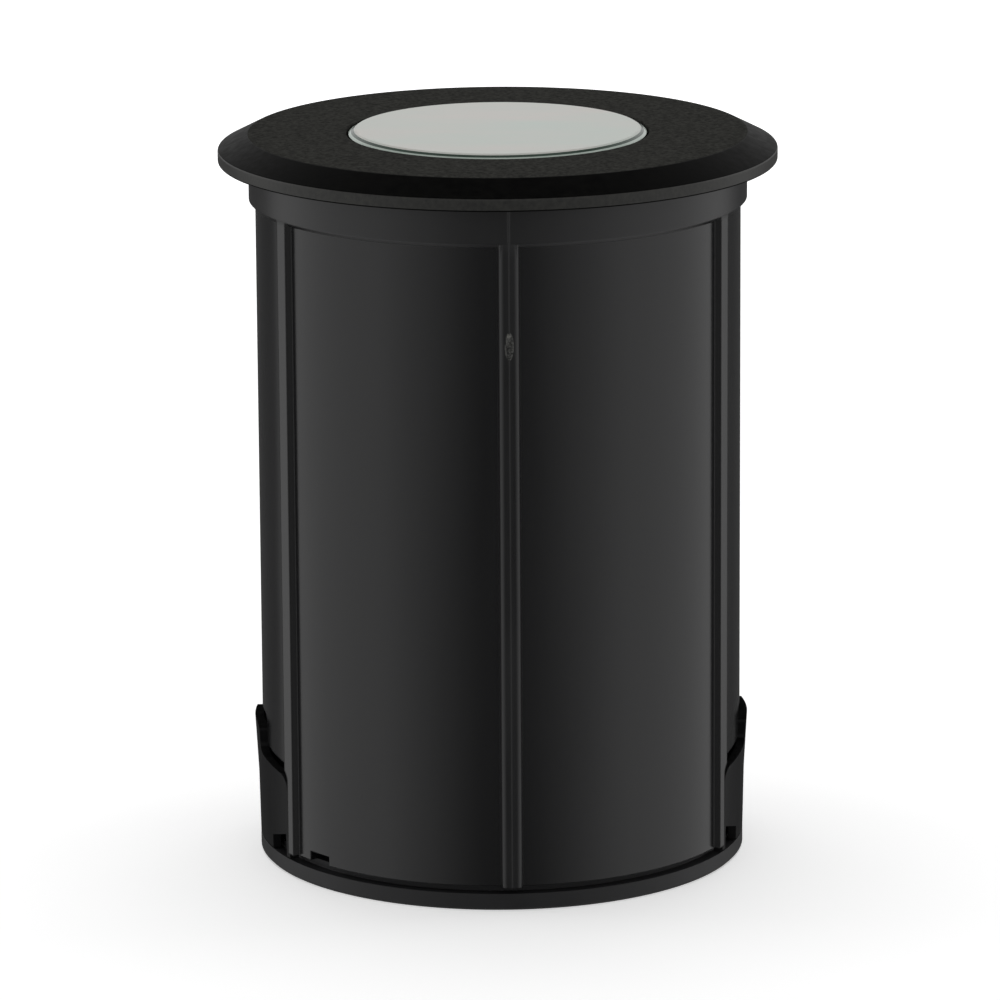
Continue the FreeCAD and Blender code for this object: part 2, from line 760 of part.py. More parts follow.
def pin_bush():
    body = new_body("pin_bush")
    outline = circle(new_sketch(body, "XY_Plane", lift="floor_bottom"), "bush_radius",
                     up="pin_circle")
    raised(body, outline, "floor_thick")
    pins = new_sketch(body, "XY_Plane", lift="floor_top")
    for side in ("pin_spread", "0 - pin_spread"):
        circle(pins, "pin_radius", across=side, up="pin_circle")
    sunk(body, pins, "floor_thick + overrun")


def contact_pins():
    body = new_body("contact_pins")
    low = "driver_bottom - pin_tail"
    pins = new_sketch(body, "XY_Plane", lift=low)
    for side in ("pin_spread", "0 - pin_spread"):
        circle(pins, "pin_radius", across=side, up="pin_circle")
    raised(body, pins, f"led_top + pin_tail - ({low})")


def driver_board():
    body = new_body("driver_board")
    rings(body, box_corners("0", "driver_radius", "driver_bottom", "driver_top"))
    hole = circle(new_sketch(body, "XY_Plane", aim="30", lift="driver_top"), "hole_radius",
                  across="boss_circle")
    around(body, sunk(body, hole, "board_thick + overrun"), "screw_count")
    pins = new_sketch(body, "XY_Plane", lift="driver_top")
    for side in ("pin_spread", "0 - pin_spread"):
        circle(pins, "pin_radius", across=side, up="pin_circle")
    sunk(body, pins, "board_thick + overrun")


def upright_part(label, across, along, corners):
    """A turned component under the driver board, at its own place on the board."""
    body = new_body(label)
    turned(body, polygon(new_sketch(body), corners))
    bind(body, "Placement.Base.x", across)
    bind(body, "Placement.Base.y", along)


def capacitor():
    edge = "capacitor_edge"
    low = "driver_bottom - capacitor_length"
    upright_part("capacitor", "0 - capacitor_across", "0 - capacitor_along", [
        ("0", low), (f"capacitor_radius - {edge}", low), ("capacitor_radius", f"{low} + {edge}"),
        ("capacitor_radius", "driver_bottom"), ("0", "driver_bottom"),
    ])


def inductor():
    low = "driver_bottom - coil_height"
    upright_part("inductor_core", "coil_across", "0 - coil_along", [
        ("0", low), ("coil_radius", low), ("coil_radius", f"{low} + coil_flange"),
        ("coil_core", f"{low} + coil_flange"), ("coil_core", "driver_bottom - coil_flange"),
        ("coil_radius", "driver_bottom - coil_flange"), ("coil_radius", "driver_bottom"),
        ("0", "driver_bottom"),
    ])
    upright_part("inductor_winding", "coil_across", "0 - coil_along", box_corners(
        "coil_core", "(2 * coil_radius + coil_core) / 3", f"{low} + coil_flange",
        "driver_bottom - coil_flange"))


def block(label, across, along, length, width, height):
    """A square component that hangs from the driver board."""
    body = new_body(label)
    outline = new_sketch(body, "XY_Plane", lift=f"driver_bottom - {height}")
    polygon(outline, box_corners(
        f"{across} - {length} / 2", f"{across} + {length} / 2",
        f"{along} - {width} / 2", f"{along} + {width} / 2"))
    raised(body, outline, height)
    return body


def terminal_block():
    body = block("terminal_block", "0", "terminal_along", "terminal_length", "terminal_width",
                 "terminal_height")
    wires = new_sketch(body, "XY_Plane", lift="driver_bottom - terminal_height / 2")
    for side in ("wire_spread", "0 - wire_spread"):
        circle(wires, "wire_hole", across=side, up="terminal_along")
    sunk(body, wires, "terminal_height / 2 + overrun")


def rear_cap():
    body = new_body("rear_cap")
    rings(body, [
        ("gland_thread", "rear_bottom"), ("body_radius", "rear_bottom"),
        ("body_radius", "body_bottom"), ("rear_seal_outer", "body_bottom"),
        ("rear_seal_outer", "body_bottom - rear_seal_thick"),
        ("rear_plug", "body_bottom - rear_seal_thick"), ("rear_plug", "rear_top"),
        ("gland_thread", "rear_top"),
    ])
    flute = new_sketch(body, "XY_Plane", aim="90", lift="body_bottom")
    circle(flute, "flute_radius", across="flange_screw_circle")
    around(body, sunk(body, flute, "rear_thick + overrun"), "screw_count")
    hole = new_sketch(body, aim="30", reach="rear_screw_circle")
    polygon(hole, box_corners("0", "hole_radius", "rear_bottom - overrun",
                              "body_bottom + overrun"))
    around(body, turned(body, hole, "Groove"), "screw_count")


def rear_seal():
    rings(new_body("rear_seal"), box_corners(
        "rear_plug", "rear_seal_outer", "body_bottom - rear_seal_thick",
        "body_bottom"))


def hexagon(sketch, radius):
    """A six-sided outline with corners at radius."""
    flat = f"({radius}) * sqrt(3) / 2"
    half = f"({radius}) / 2"
    polygon(sketch, [
        (radius, "0"), (half, flat), ("0 - " + half, flat), ("0 - " + radius, "0"),
        ("0 - " + half, "0 - " + flat), (half, "0 - " + flat),
    ])
    return sketch


def gland_body():
    body = new_body("gland_body")
    rings(body, [
        ("gland_bore", "gland_seal_top"), ("gland_seal_outer", "gland_seal_top"),
        ("gland_seal_outer", "neck_bottom"), ("gland_neck", "neck_bottom"),
        ("gland_neck", "rear_bottom"), ("gland_thread", "rear_bottom"),
        ("gland_thread", "rear_top"), ("gland_bore", "rear_top"),
    ])
    raised(body, hexagon(circle(new_sketch(body, "XY_Plane", lift="hex_bottom"), "gland_bore"),
                         "gland_hex"), "gland_hex_height")


def gland_seal():
    rings(new_body("gland_seal"), box_corners(
        "gland_bore", "gland_seal_outer", "neck_bottom", "gland_seal_top"))


def gland_nut():
    body = new_body("gland_nut")
    dome = "nut_bottom + nut_dome"
    flat = "nut_radius * sqrt(3) / 2"
    rings(body, [
        ("gland_bore", "nut_bottom"), ("nut_radius - nut_dome", "nut_bottom"), (flat, dome),
        (flat, "hex_bottom"), ("nut_bore", "hex_bottom"), ("nut_bore", "neck_bottom"),
        ("gland_bore", "neck_bottom"),
    ])
    outline = hexagon(circle(new_sketch(body, "XY_Plane", lift=dome), "nut_bore"),
                      "nut_radius")
    raised(body, outline, f"hex_bottom - ({dome})")


def build():
    fill_sheet()
    mounting_sleeve()
    base_cap()
    clip_arm("clip_arm_right", 0)
    clip_arm("clip_arm_left", FULL_TURN / 2)
    trim_flange()
    flange_gasket()
    screws("flange_screws", "flange_screw_circle", "90", "rim_bottom",
           "rim_thick + flange_screw_grip", "screw_count")
    glass_lens()
    lens_seal()
    diffuser()
    lamp_body()
    grip_ring("grip_ring_upper", "grip_high")
    grip_ring("grip_ring_lower", "grip_low")
    reflector()
    thermal_pad()
    led_board()
    led_chips()
    screws("led_board_screws", "board_screw_circle", "0", "led_top",
           "board_thick + pad_thick + board_screw_grip", 2, up="-1")
    pin_bush()
    contact_pins()
    driver_board()
    screws("driver_screws", "boss_circle", "30", "driver_bottom",
           "board_thick + board_screw_grip", "screw_count")
    capacitor()
    inductor()
    block("converter_chip", "0 - converter_across", "converter_along", "converter_length",
          "converter_width", "converter_height")
    terminal_block()
    rear_cap()
    rear_seal()
    screws("rear_cap_screws", "rear_screw_circle", "30", "rear_bottom",
           "rear_thick + rear_screw_grip", "screw_count")
    gland_body()
    gland_seal()
    gland_nut()
    doc.recompute()


def check_and_export():
    """Every object has to be up to date and every piece whole before any file is written."""
    for thing in doc.Objects:
        if any(state in ("Invalid", "Error") for state in thing.State):
            raise RuntimeError(f"{thing.Name} failed: {thing.State}")
    for body in bodies:
        if body.Shape.isNull() or not body.Shape.isValid():
            raise RuntimeError(body.Label + " has no valid shape")
    os.makedirs("parts", exist_ok=True)
    for body in bodies:
        body.Shape.exportStep(os.path.join("parts", body.Label + ".step"))
        print(f"{body.Label}: {len(body.Shape.Solids)} solid(s), {body.Shape.Volume:.1f} mm3")


build()
check_and_export()
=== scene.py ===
# %% [markdown]
# # A recessed deck light in its sleeve
# The light stands in the plastic sleeve that stays in the deck. The CAD model is loaded as a
# fixed frame, and this lesson dresses it: finishes first, then the pieces that need a finer shape
# than the CAD solid has, and last the studio. Blender works in metres. Sizes on the light are
# written in millimetres and multiplied by MM, and those of the studio are in metres.

# %% The frame
import math

import bmesh
import bpy
from mathutils import Matrix, Quaternion, Vector, noise


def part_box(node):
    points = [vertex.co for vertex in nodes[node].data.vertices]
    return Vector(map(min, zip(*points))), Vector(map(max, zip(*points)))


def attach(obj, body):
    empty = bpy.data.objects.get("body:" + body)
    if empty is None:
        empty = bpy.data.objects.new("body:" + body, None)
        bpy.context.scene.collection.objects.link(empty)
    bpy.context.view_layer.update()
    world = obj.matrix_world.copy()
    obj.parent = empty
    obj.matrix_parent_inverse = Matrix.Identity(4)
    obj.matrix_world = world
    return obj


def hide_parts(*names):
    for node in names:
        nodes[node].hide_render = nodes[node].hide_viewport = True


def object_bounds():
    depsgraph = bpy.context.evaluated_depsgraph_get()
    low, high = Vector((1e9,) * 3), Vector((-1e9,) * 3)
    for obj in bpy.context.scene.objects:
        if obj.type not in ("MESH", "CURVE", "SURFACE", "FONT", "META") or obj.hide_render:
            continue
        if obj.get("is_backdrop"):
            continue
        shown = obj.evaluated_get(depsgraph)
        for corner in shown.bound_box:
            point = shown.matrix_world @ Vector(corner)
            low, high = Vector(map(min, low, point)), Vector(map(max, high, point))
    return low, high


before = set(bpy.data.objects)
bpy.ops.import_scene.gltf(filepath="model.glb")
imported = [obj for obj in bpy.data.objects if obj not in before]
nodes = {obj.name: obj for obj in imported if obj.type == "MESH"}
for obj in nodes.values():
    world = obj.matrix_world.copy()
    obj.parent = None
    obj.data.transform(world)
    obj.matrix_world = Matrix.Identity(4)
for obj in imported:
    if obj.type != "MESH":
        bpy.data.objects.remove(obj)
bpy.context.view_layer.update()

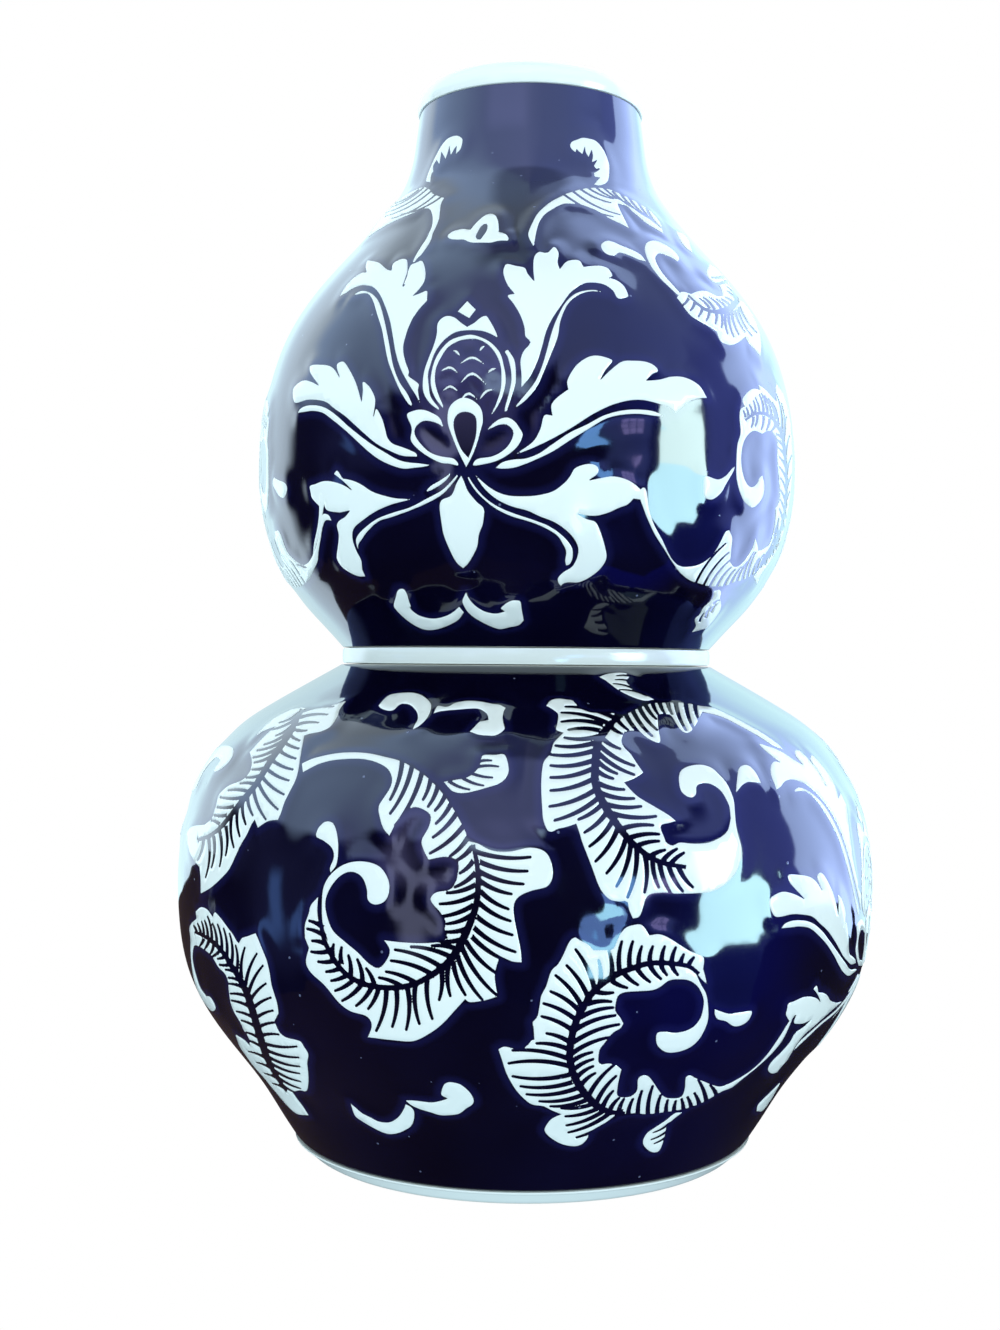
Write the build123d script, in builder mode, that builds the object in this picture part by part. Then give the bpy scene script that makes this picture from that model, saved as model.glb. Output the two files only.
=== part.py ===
from build123d import *
from math import hypot
import os

# Double gourd vase in glazed porcelain, built as its pressed and thrown sections
# that are luted together with slip. All sizes are in millimetres, +Z is up and
# the origin is the centre of the foot on the ground.

# Heights of the sections, from the ground up
foot_height = 4.2
lower_bowl_height = 73.8
lower_shoulder_height = 61.2
collar_height = 3.3
upper_bowl_height = 49.5
upper_shoulder_height = 80.0
neck_height = 26.3
lip_height = 6.7

# Outer radii, from the ground up
foot_ground_radius = 61.2
foot_top_radius = 66.0
lower_belly_radius = 100.0
waist_radius = 53.4
upper_belly_radius = 77.8
neck_base_radius = 39.7
neck_top_radius = 32.8

# Walls and bores
wall = 5.2
foot_wall = 8.0
throat_wall = 7.4
throat_radius = waist_radius - throat_wall
mouth_wall = 6.2
mouth_bore_radius = neck_top_radius - mouth_wall
lip_outer_round = 4.3
lip_inner_round = 1.7

# Foot ring and floor
foot_land_width = 12.2
foot_bore_radius = foot_ground_radius - foot_land_width
foot_chamfer = 0.8
floor_thickness = 6.5
floor_dish_depth = 1.2
floor_dish_radius = 38.0
foot_tongue_inset = 3.0
foot_tongue_height = 2.2

# Luting joints: a tongue on one rim sits in the rebate of the next rim
tongue_height = 4.0
tongue_width = 2.4
neck_tongue_height = 2.0
collar_tongue_height = 3.0
collar_tongue_width = 2.6
slip_gap = 0.15

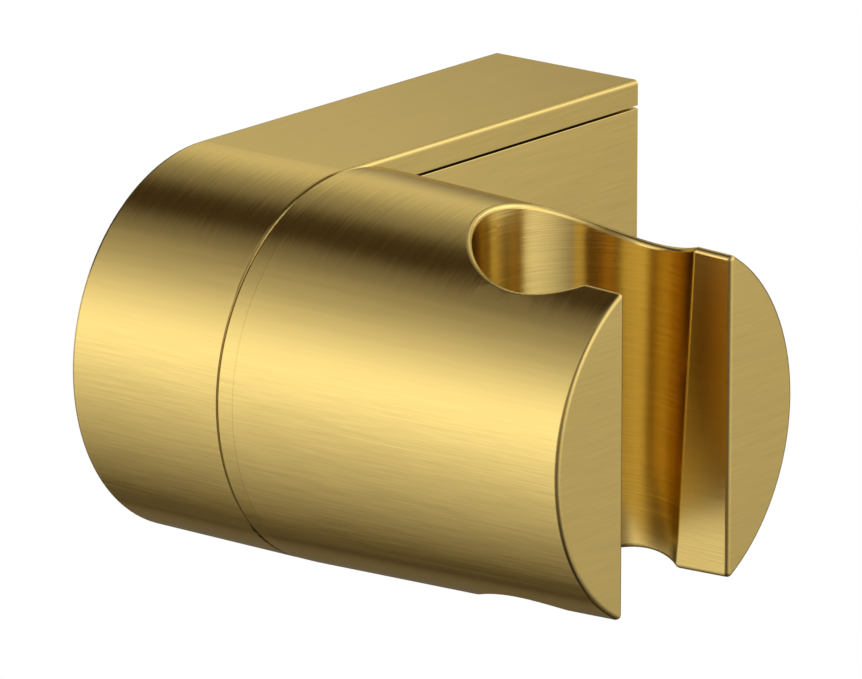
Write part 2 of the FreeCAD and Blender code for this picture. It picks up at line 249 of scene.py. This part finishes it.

-*-

### GIVEN INSTRUCTION
Extract the span of lines that starts with the line containing "doc.recompute()" and ends with the line containing "bpy.context.scene.collection.objects.link(empty)". Keep it exact and add nothing.

### EXERCISE SOLUTION
    doc.recompute()


def check_and_export():
    """Every object has to be up to date and every piece whole before any file is written."""
    for thing in doc.Objects:
        if any(state in ("Invalid", "Error") for state in thing.State):
            raise RuntimeError(f"{thing.Name} failed: {thing.State}")
    for body in bodies:
        if body.Shape.isNull() or not body.Shape.isValid():
            raise RuntimeError(body.Label + " has no valid shape")
    os.makedirs("parts", exist_ok=True)
    for body in bodies:
        body.Shape.exportStep(os.path.join("parts", body.Label + ".step"))
        print(f"{body.Label}: {len(body.Shape.Solids)} solid(s), {body.Shape.Volume:.1f} mm3")


build()
check_and_export()
=== scene.py ===
# %% [markdown]
# # A recessed deck light in its sleeve
# The light stands in the plastic sleeve that stays in the deck. The CAD model is loaded as a
# fixed frame, and this lesson dresses it: finishes first, then the pieces that need a finer shape
# than the CAD solid has, and last the studio. Blender works in metres. Sizes on the light are
# written in millimetres and multiplied by MM, and those of the studio are in metres.

# %% The frame
import math

import bmesh
import bpy
from mathutils import Matrix, Quaternion, Vector, noise


def part_box(node):
    points = [vertex.co for vertex in nodes[node].data.vertices]
    return Vector(map(min, zip(*points))), Vector(map(max, zip(*points)))


def attach(obj, body):
    empty = bpy.data.objects.get("body:" + body)
    if empty is None:
        empty = bpy.data.objects.new("body:" + body, None)
        bpy.context.scene.collection.objects.link(empty)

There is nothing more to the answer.